- [Stated problem] Extract each line of the data below exactly as written.

─── Data lines ───

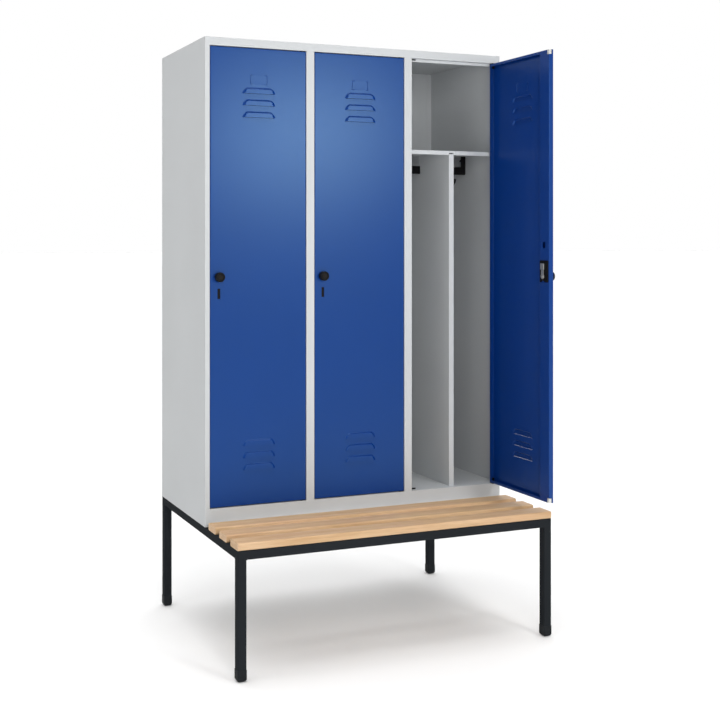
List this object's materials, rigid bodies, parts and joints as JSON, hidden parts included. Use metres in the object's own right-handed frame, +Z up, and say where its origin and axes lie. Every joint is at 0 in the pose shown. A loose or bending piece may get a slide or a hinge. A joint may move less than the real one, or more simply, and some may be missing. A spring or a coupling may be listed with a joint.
{
  "type": "locker with bench",
  "caption": "Steel locker with tall louvred doors, hat shelves, dividers, coat rails and cam locks, on a tube frame with a slatted wooden bench in front.",
  "frame": {"origin": "on the floor, under the middle of the whole object with the right-hand door open at a right angle", "axes": "+X to the right seen from the front, +Y to the back of the locker, +Z up"},
  "size_m": [1.2089, 0.8533, 2.12],
  "materials": {
    "grey_paint": "light grey powder coat, satin",
    "blue_paint": "blue powder coat, satin",
    "black_paint": "black powder coat, satin",
    "black_plastic": "black moulded plastic",
    "white_plastic": "off-white moulded plastic",
    "zinc_plate": "zinc plated die-cast",
    "beech": "clear lacquered beech, planed"
  },
  "bodies": {
    "root": {"wall_left": "grey_paint", "wall_right": "grey_paint", "back_panel": "grey_paint", "top_panel": "grey_paint", "floor_panel": "grey_paint", "partition_1": "grey_paint", "partition_2": "grey_paint", "hat_shelf_1": "grey_paint", "hat_shelf_2": "grey_paint", "hat_shelf_3": "grey_paint", "divider_1": "grey_paint", "divider_2": "grey_paint", "divider_3": "grey_paint", "coat_rail_1": "black_plastic", "coat_rail_2": "black_plastic", "coat_rail_3": "black_plastic", "coat_hook_left_1": "black_plastic", "coat_hook_right_1": "black_plastic", "coat_hook_left_2": "black_plastic", "coat_hook_right_2": "black_plastic", "coat_hook_left_3": "black_plastic", "coat_hook_right_3": "black_plastic", "bench_end_left": "black_paint", "bench_end_right": "black_paint", "bench_rail_front": "black_paint", "bench_rail_rear": "black_paint", "foot_front_left": "black_plastic", "foot_rear_left": "black_plastic", "foot_front_right": "black_plastic", "foot_rear_right": "black_plastic", "seat_slat_front": "beech", "seat_slat_middle": "beech", "seat_slat_rear": "beech"},
    "door_1": {"door_panel_1": "blue_paint", "door_stiffener_1": "blue_paint", "lock_case_1": "black_plastic", "hinge_bush_top_1": "black_plastic", "hinge_bush_bottom_1": "black_plastic", "corner_glide_top_1": "white_plastic", "corner_glide_bottom_1": "white_plastic"},
    "lock_1": {"lock_knob_1": "black_plastic", "lock_cam_1": "zinc_plate"},
    "door_2": {"door_panel_2": "blue_paint", "door_stiffener_2": "blue_paint", "lock_case_2": "black_plastic", "hinge_bush_top_2": "black_plastic", "hinge_bush_bottom_2": "black_plastic", "corner_glide_top_2": "white_plastic", "corner_glide_bottom_2": "white_plastic"},
    "lock_2": {"lock_knob_2": "black_plastic", "lock_cam_2": "zinc_plate"},
    "door_3": {"door_panel_3": "blue_paint", "door_stiffener_3": "blue_paint", "lock_case_3": "black_plastic", "hinge_bush_top_3": "black_plastic", "hinge_bush_bottom_3": "black_plastic", "corner_glide_top_3": "white_plastic", "corner_glide_bottom_3": "white_plastic"},
    "lock_3": {"lock_knob_3": "black_plastic", "lock_cam_3": "zinc_plate"}
  },
  "joints": [
    {"name": "door_1_hinge", "type": "hinge", "parent": "root", "child": "door_1", "pos_m": [-0.223, -0.068, 1.2865], "axis": [0, 0, 1], "range_deg": [0, 100]},
    {"name": "door_2_hinge", "type": "hinge", "parent": "root", "child": "door_2", "pos_m": [0.176, -0.068, 1.2865], "axis": [0, 0, 1], "range_deg": [0, 100]},
    {"name": "door_3_hinge", "type": "hinge", "parent": "root", "child": "door_3", "pos_m": [0.575, -0.068, 1.2865], "axis": [0, 0, 1], "range_deg": [-90, 10]},
    {"name": "lock_1_turn", "type": "hinge", "parent": "door_1", "child": "lock_1", "pos_m": [-0.549, -0.074, 1.285], "axis": [0, -1, 0], "range_deg": [0, 90]},
    {"name": "lock_2_turn", "type": "hinge", "parent": "door_2", "child": "lock_2", "pos_m": [-0.15, -0.074, 1.285], "axis": [0, -1, 0], "range_deg": [0, 90]},
    {"name": "lock_3_turn", "type": "hinge", "parent": "door_3", "child": "lock_3", "pos_m": [0.581, -0.394, 1.285], "axis": [1, 0, 0], "range_deg": [0, 90]}
  ]
}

───

- [Expected output]
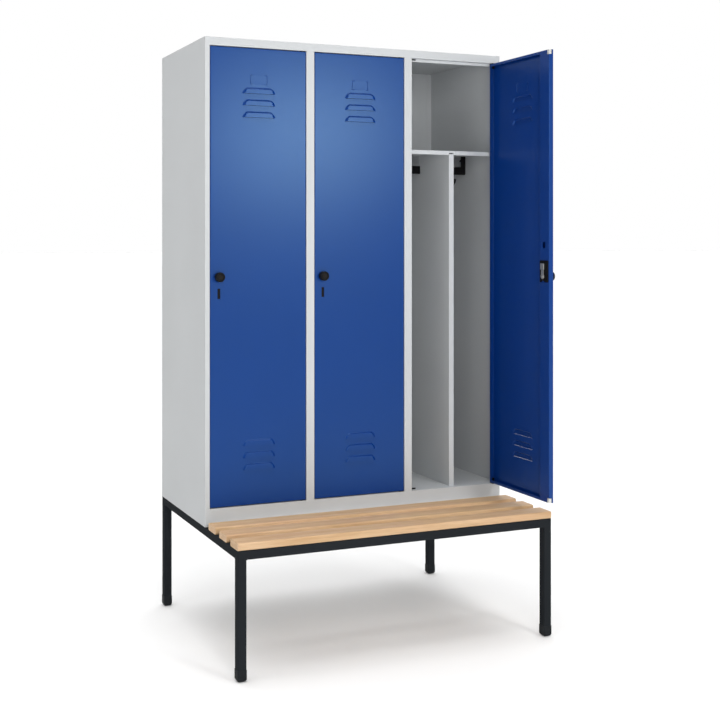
List this object's materials, rigid bodies, parts and joints as JSON, hidden parts included. Use metres in the object's own right-handed frame, +Z up, and say where its origin and axes lie. Every joint is at 0 in the pose shown. A loose or bending piece may get a slide or a hinge. A joint may move less than the real one, or more simply, and some may be missing. A spring or a coupling may be listed with a joint.
{
  "type": "locker with bench",
  "caption": "Steel locker with tall louvred doors, hat shelves, dividers, coat rails and cam locks, on a tube frame with a slatted wooden bench in front.",
  "frame": {"origin": "on the floor, under the middle of the whole object with the right-hand door open at a right angle", "axes": "+X to the right seen from the front, +Y to the back of the locker, +Z up"},
  "size_m": [1.2089, 0.8533, 2.12],
  "materials": {
    "grey_paint": "light grey powder coat, satin",
    "blue_paint": "blue powder coat, satin",
    "black_paint": "black powder coat, satin",
    "black_plastic": "black moulded plastic",
    "white_plastic": "off-white moulded plastic",
    "zinc_plate": "zinc plated die-cast",
    "beech": "clear lacquered beech, planed"
  },
  "bodies": {
    "root": {"wall_left": "grey_paint", "wall_right": "grey_paint", "back_panel": "grey_paint", "top_panel": "grey_paint", "floor_panel": "grey_paint", "partition_1": "grey_paint", "partition_2": "grey_paint", "hat_shelf_1": "grey_paint", "hat_shelf_2": "grey_paint", "hat_shelf_3": "grey_paint", "divider_1": "grey_paint", "divider_2": "grey_paint", "divider_3": "grey_paint", "coat_rail_1": "black_plastic", "coat_rail_2": "black_plastic", "coat_rail_3": "black_plastic", "coat_hook_left_1": "black_plastic", "coat_hook_right_1": "black_plastic", "coat_hook_left_2": "black_plastic", "coat_hook_right_2": "black_plastic", "coat_hook_left_3": "black_plastic", "coat_hook_right_3": "black_plastic", "bench_end_left": "black_paint", "bench_end_right": "black_paint", "bench_rail_front": "black_paint", "bench_rail_rear": "black_paint", "foot_front_left": "black_plastic", "foot_rear_left": "black_plastic", "foot_front_right": "black_plastic", "foot_rear_right": "black_plastic", "seat_slat_front": "beech", "seat_slat_middle": "beech", "seat_slat_rear": "beech"},
    "door_1": {"door_panel_1": "blue_paint", "door_stiffener_1": "blue_paint", "lock_case_1": "black_plastic", "hinge_bush_top_1": "black_plastic", "hinge_bush_bottom_1": "black_plastic", "corner_glide_top_1": "white_plastic", "corner_glide_bottom_1": "white_plastic"},
    "lock_1": {"lock_knob_1": "black_plastic", "lock_cam_1": "zinc_plate"},
    "door_2": {"door_panel_2": "blue_paint", "door_stiffener_2": "blue_paint", "lock_case_2": "black_plastic", "hinge_bush_top_2": "black_plastic", "hinge_bush_bottom_2": "black_plastic", "corner_glide_top_2": "white_plastic", "corner_glide_bottom_2": "white_plastic"},
    "lock_2": {"lock_knob_2": "black_plastic", "lock_cam_2": "zinc_plate"},
    "door_3": {"door_panel_3": "blue_paint", "door_stiffener_3": "blue_paint", "lock_case_3": "black_plastic", "hinge_bush_top_3": "black_plastic", "hinge_bush_bottom_3": "black_plastic", "corner_glide_top_3": "white_plastic", "corner_glide_bottom_3": "white_plastic"},
    "lock_3": {"lock_knob_3": "black_plastic", "lock_cam_3": "zinc_plate"}
  },
  "joints": [
    {"name": "door_1_hinge", "type": "hinge", "parent": "root", "child": "door_1", "pos_m": [-0.223, -0.068, 1.2865], "axis": [0, 0, 1], "range_deg": [0, 100]},
    {"name": "door_2_hinge", "type": "hinge", "parent": "root", "child": "door_2", "pos_m": [0.176, -0.068, 1.2865], "axis": [0, 0, 1], "range_deg": [0, 100]},
    {"name": "door_3_hinge", "type": "hinge", "parent": "root", "child": "door_3", "pos_m": [0.575, -0.068, 1.2865], "axis": [0, 0, 1], "range_deg": [-90, 10]},
    {"name": "lock_1_turn", "type": "hinge", "parent": "door_1", "child": "lock_1", "pos_m": [-0.549, -0.074, 1.285], "axis": [0, -1, 0], "range_deg": [0, 90]},
    {"name": "lock_2_turn", "type": "hinge", "parent": "door_2", "child": "lock_2", "pos_m": [-0.15, -0.074, 1.285], "axis": [0, -1, 0], "range_deg": [0, 90]},
    {"name": "lock_3_turn", "type": "hinge", "parent": "door_3", "child": "lock_3", "pos_m": [0.581, -0.394, 1.285], "axis": [1, 0, 0], "range_deg": [0, 90]}
  ]
}